ABSTRACT

The notion of education as a pathway to greater equality has obvious attractions. However, the contrary viewpoint – that education is an oppressive system which exists to reinforce inequality rather than promote social justice – has been expressed just as powerfully. This viewpoint has a complex history, drawing on Weberian and Marxist accounts of class and status and inspiring a diverse group of theoretical perspectives. The British political arithmetic tradition has always highlighted distributive injustice, particularly in education, and in the United States Randall Collins provided a penetrating neo-Weberian critique of liberal-industrial theories of educational stratification.

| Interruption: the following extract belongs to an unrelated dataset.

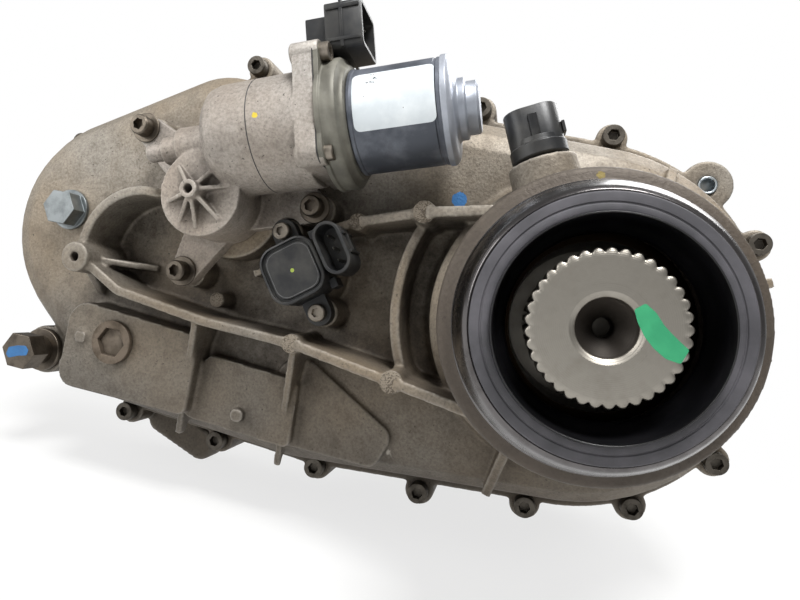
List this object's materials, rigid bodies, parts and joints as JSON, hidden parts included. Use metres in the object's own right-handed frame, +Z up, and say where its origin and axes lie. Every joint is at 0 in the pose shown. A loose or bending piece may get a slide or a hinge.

Subsequently, the idea of schools as sites of social reproduction rather than transformation has become an important theme within the sociology of education, and theories of cultural reproduction associated with Pierre Bourdieu and Basil Bernstein have acquired a dominant position. Although both Bourdieu and Bernstein owe a great deal to Marx, their dominance is partly the result of the demise of an explicitly Marxist educational theory. The focus in this chapter is a discussion of the now-unfashionable neo-Marxist critiques of education which gathered momentum as part of a general resurgence of interest in Marxism during the late 1960s and early 1970s. The discussion draws on three currents in Marxist thought on education: the structural Marxism of Louis Althusser; the correspondence principle of Bowles and Gintis; and the resistance theory of Paul Willis. The chapter concludes by examining some reasons for the decline in Marxist educational theory and briefly discussing recent contributions to the field.